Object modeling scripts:
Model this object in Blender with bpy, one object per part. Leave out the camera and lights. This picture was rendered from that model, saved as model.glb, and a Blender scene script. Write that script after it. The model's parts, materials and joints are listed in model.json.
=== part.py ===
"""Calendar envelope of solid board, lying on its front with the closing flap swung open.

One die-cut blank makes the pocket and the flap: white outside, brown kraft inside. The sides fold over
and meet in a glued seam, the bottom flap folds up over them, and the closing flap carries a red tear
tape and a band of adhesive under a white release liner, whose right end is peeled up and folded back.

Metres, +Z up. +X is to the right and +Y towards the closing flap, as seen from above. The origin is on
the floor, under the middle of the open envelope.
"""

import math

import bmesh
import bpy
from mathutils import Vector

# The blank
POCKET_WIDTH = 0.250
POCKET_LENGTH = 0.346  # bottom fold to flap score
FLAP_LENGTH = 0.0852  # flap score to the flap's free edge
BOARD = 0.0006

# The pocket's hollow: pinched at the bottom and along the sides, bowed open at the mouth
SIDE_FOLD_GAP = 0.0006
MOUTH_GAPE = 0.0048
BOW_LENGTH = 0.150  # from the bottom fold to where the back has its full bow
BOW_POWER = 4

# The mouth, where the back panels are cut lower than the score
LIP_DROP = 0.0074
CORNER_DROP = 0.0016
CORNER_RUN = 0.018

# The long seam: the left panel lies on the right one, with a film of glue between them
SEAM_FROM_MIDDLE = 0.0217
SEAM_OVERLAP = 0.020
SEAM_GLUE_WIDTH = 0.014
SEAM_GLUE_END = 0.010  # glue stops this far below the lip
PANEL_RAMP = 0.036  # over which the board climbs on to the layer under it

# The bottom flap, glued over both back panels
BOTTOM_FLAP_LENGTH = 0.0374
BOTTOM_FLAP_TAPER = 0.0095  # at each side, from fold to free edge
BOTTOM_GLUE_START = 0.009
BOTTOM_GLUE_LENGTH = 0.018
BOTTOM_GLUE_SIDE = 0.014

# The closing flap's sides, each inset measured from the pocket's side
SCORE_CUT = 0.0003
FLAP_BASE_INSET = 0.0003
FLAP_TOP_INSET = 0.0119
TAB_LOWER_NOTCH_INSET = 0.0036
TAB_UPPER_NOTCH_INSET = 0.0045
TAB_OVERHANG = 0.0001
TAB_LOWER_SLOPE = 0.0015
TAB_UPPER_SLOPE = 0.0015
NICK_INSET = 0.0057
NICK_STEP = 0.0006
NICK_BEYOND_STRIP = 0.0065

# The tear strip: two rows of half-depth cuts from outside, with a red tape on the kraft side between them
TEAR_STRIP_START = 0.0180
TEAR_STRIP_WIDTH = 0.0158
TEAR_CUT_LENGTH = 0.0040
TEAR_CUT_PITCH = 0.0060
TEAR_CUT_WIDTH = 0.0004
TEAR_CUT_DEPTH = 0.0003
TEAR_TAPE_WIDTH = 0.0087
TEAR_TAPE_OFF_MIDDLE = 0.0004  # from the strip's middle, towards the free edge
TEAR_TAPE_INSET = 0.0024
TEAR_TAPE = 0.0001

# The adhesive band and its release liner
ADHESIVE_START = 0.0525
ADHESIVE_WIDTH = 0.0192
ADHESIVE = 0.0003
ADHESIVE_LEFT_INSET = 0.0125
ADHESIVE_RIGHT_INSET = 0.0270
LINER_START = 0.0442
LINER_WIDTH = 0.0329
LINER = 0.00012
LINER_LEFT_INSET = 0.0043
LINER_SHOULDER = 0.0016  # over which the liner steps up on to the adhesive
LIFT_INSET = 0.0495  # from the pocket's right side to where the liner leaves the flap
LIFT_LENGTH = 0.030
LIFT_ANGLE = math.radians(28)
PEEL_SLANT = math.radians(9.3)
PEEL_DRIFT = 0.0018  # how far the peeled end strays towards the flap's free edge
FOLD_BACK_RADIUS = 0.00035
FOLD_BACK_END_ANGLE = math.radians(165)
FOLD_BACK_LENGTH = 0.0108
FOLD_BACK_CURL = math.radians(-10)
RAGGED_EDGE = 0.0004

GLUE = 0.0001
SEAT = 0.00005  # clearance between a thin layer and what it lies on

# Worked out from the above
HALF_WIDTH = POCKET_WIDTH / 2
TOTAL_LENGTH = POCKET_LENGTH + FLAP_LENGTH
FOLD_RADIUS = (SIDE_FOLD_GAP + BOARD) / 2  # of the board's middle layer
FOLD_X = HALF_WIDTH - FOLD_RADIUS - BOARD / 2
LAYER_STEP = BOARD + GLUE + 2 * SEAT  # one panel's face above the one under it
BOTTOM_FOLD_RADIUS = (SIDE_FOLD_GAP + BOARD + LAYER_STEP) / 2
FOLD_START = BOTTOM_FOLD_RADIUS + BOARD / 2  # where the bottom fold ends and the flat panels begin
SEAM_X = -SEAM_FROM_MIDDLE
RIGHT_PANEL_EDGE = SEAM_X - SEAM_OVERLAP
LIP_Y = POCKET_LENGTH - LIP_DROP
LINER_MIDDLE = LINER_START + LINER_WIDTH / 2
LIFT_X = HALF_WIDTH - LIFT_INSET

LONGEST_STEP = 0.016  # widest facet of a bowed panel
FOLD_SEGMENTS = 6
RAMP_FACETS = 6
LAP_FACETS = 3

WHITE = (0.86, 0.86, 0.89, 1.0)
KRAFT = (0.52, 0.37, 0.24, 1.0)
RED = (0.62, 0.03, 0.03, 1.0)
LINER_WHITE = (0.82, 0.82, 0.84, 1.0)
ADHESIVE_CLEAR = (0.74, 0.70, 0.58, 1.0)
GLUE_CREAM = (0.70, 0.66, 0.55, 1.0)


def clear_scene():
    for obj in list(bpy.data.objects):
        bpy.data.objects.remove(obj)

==

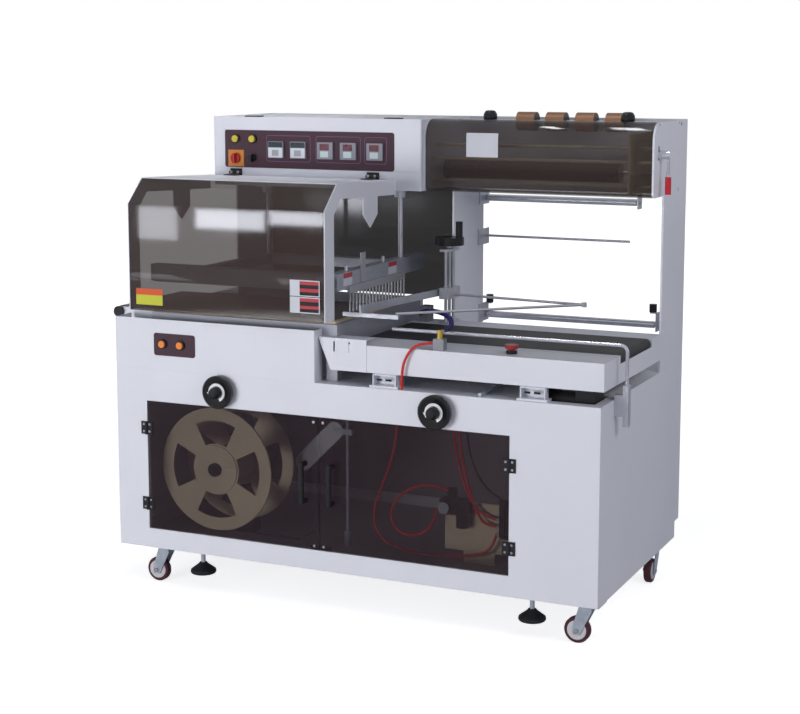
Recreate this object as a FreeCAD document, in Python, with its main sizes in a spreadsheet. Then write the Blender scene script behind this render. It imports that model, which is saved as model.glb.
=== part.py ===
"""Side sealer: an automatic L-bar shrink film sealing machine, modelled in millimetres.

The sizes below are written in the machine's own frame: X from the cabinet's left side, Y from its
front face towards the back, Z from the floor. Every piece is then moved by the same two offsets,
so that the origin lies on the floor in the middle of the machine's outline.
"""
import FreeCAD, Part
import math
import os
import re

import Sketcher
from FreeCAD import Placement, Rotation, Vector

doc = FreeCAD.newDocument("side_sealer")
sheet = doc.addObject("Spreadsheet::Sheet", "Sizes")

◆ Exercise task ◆
Quote nothing but the lines that run from the line containing "Model this object" through the line containing "CORNER_RUN = 0.018", keeping both of them word for word.

◆ Complete answer ◆
Model this object in Blender with bpy, one object per part. Leave out the camera and lights. This picture was rendered from that model, saved as model.glb, and a Blender scene script. Write that script after it. The model's parts, materials and joints are listed in model.json.
=== part.py ===
"""Calendar envelope of solid board, lying on its front with the closing flap swung open.

One die-cut blank makes the pocket and the flap: white outside, brown kraft inside. The sides fold over
and meet in a glued seam, the bottom flap folds up over them, and the closing flap carries a red tear
tape and a band of adhesive under a white release liner, whose right end is peeled up and folded back.

Metres, +Z up. +X is to the right and +Y towards the closing flap, as seen from above. The origin is on
the floor, under the middle of the open envelope.
"""

import math

import bmesh
import bpy
from mathutils import Vector

# The blank
POCKET_WIDTH = 0.250
POCKET_LENGTH = 0.346  # bottom fold to flap score
FLAP_LENGTH = 0.0852  # flap score to the flap's free edge
BOARD = 0.0006

# The pocket's hollow: pinched at the bottom and along the sides, bowed open at the mouth
SIDE_FOLD_GAP = 0.0006
MOUTH_GAPE = 0.0048
BOW_LENGTH = 0.150  # from the bottom fold to where the back has its full bow
BOW_POWER = 4

# The mouth, where the back panels are cut lower than the score
LIP_DROP = 0.0074
CORNER_DROP = 0.0016
CORNER_RUN = 0.018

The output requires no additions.